There's no question but that Robbins' phrases are wonderful. In this one book you'll come across so many fascinating new metaphors you'll wonder why anyone ever resorts to cliche (well, not everyone is blessed with so fecund a mind as Mr. Robbins). Read it for the words, for the joy of reading, as much as anything.

But it's actually about something, too. And that's where it gets fun. Our hero, Switters, is a man of contrast, of inner contradictions--as, says Robbins, are we all. But unlike most of us, Switters is not concerned about taking one side in his inner life. He takes both. He loves his 16-year-old virgin stepsister, and a 46-year-old nun at the same time. And even to the last page he's trying to figure out how to have them both. Switters' message to is to embrace our inner contradictions, for to do otherwise is a betrayal of both our beliefs and ourselves.
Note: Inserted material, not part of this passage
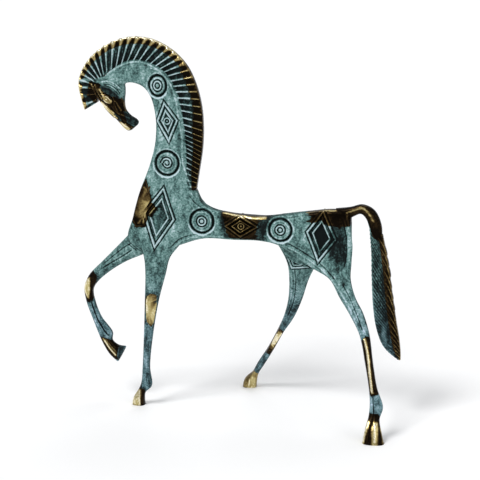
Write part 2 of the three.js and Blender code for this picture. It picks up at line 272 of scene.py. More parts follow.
class Skin:
    """The points of a mesh with their neighbours, for smoothing and carving."""

    def __init__(self, mesh: bpy.types.Mesh) -> None:
        """Reads the mesh.

        Args:
            mesh: The mesh to work on. Its faces stay as they are.
        """
        self.mesh = mesh
        points = np.empty(len(mesh.vertices) * 3, np.float32)
        mesh.vertices.foreach_get("co", points)
        self.points = points.reshape(-1, 3).astype(float)
        edges = np.empty(len(mesh.edges) * 2, np.int32)
        mesh.edges.foreach_get("vertices", edges)
        self.edges = edges.reshape(-1, 2)
        self.degree = np.maximum(np.bincount(edges, minlength=len(self.points)), 1)

    def average(self, values: Array) -> Array:
        """The mean of each point's neighbours, for one or more columns of values."""
        a, b = self.edges.T
        ends, others = np.concatenate([a, b]), np.concatenate([b, a])
        columns = values.reshape(len(values), -1)
        total = [
            np.bincount(ends, weights=column[others], minlength=len(values))
            for column in columns.T
        ]
        return (np.stack(total, 1) / self.degree[:, None]).reshape(values.shape)

    def smooth(self, rounds: int, share: Array | float = 1.0) -> None:
        """Evens the skin without thinning it.

        Args:
            rounds: How many times to go over it.
            share: How much of each step a point takes.
        """
        for _ in range(rounds):
            for step in (0.5, -0.53):
                change = self.average(self.points) - self.points
                self.points += step * change * np.reshape(share, (-1, 1))

    def normals(self) -> Array:
        """The outward direction at every point."""
        self.write()
        normals = np.empty(len(self.points) * 3, np.float32)
        self.mesh.vertex_normals.foreach_get("vector", normals)
        return normals.reshape(-1, 3).astype(float)

    def hollow(self, rounds: int) -> Array:
        """How far each point lies below its wider surroundings, in millimetres."""
        even = self.points
        for _ in range(rounds):
            even = 0.5 * even + 0.5 * self.average(even)
        return np.einsum("ij,ij->i", even - self.points, self.normals())

    def write(self) -> None:
        """Puts the points back into the mesh."""
        self.mesh.vertices.foreach_set("co", self.points.astype(np.float32).ravel())
        self.mesh.update()


# Node trees


class Value:
    """A number socket that takes part in Python expressions."""

    def __init__(self, graph: Graph, socket: bpy.types.NodeSocket) -> None:
        """Wraps a socket of a tree."""
        self.graph = graph
        self.socket = socket

    def math(self, operation: str, *others: Value | float) -> Value:
        """This value and others through one Math node."""
        settings = {"operation": operation}
        node = self.graph.add("ShaderNodeMath", settings, dict(enumerate((self, *others))))
        return Value(self.graph, node.outputs[0])

    def _after(self, operation: str, other: Value | float) -> Value:
        """The operation with this value in second place."""
        settings = {"operation": operation}
        node = self.graph.add("ShaderNodeMath", settings, {0: other, 1: self})
        return Value(self.graph, node.outputs[0])

    def __add__(self, other: Value | float) -> Value:
        """Sum."""
        return self.math("ADD", other)

    __radd__ = __add__

    def __mul__(self, other: Value | float) -> Value:
        """Product."""
        return self.math("MULTIPLY", other)

    __rmul__ = __mul__

    def __sub__(self, other: Value | float) -> Value:
        """Difference."""
        return self.math("SUBTRACT", other)

    def __rsub__(self, other: Value | float) -> Value:
        """Difference, reflected."""
        return self._after("SUBTRACT", other)

    def __truediv__(self, other: Value | float) -> Value:
        """Quotient."""
        return self.math("DIVIDE", other)

    def __rtruediv__(self, other: Value | float) -> Value:
        """Quotient, reflected."""
        return self._after("DIVIDE", other)

    def __pow__(self, other: Value | float) -> Value:
        """Power."""
        return self.math("POWER", other)

    def step(self, low: float, high: float) -> Value:
        """An easy step from 0 at low to 1 at high."""
        node = self.graph.add(
            "ShaderNodeMapRange",
            {"interpolation_type": "SMOOTHSTEP"},
            {"Value": self, "From Min": low, "From Max": high},
        )
        return Value(self.graph, node.outputs["Result"])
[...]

At one point he points out that being willing to lie to protect a belief is just one step away from being willing to kill for the same purpose. And much, if not all, of the world's suffering has stemmed from that very evil. Better to embrace our own inner contradictions first, thus be ready to accept the contradictions thrust upon us and our beliefs by the outside world.

All this is somewhat lost in the mysterious coda, however. The last several paragraphs take Switters to Thailand, and while I don't suppose they detract from Switters' character or our understanding, I don't see how they add anything to the story. Oh well. Nothing, and no one, is perfect.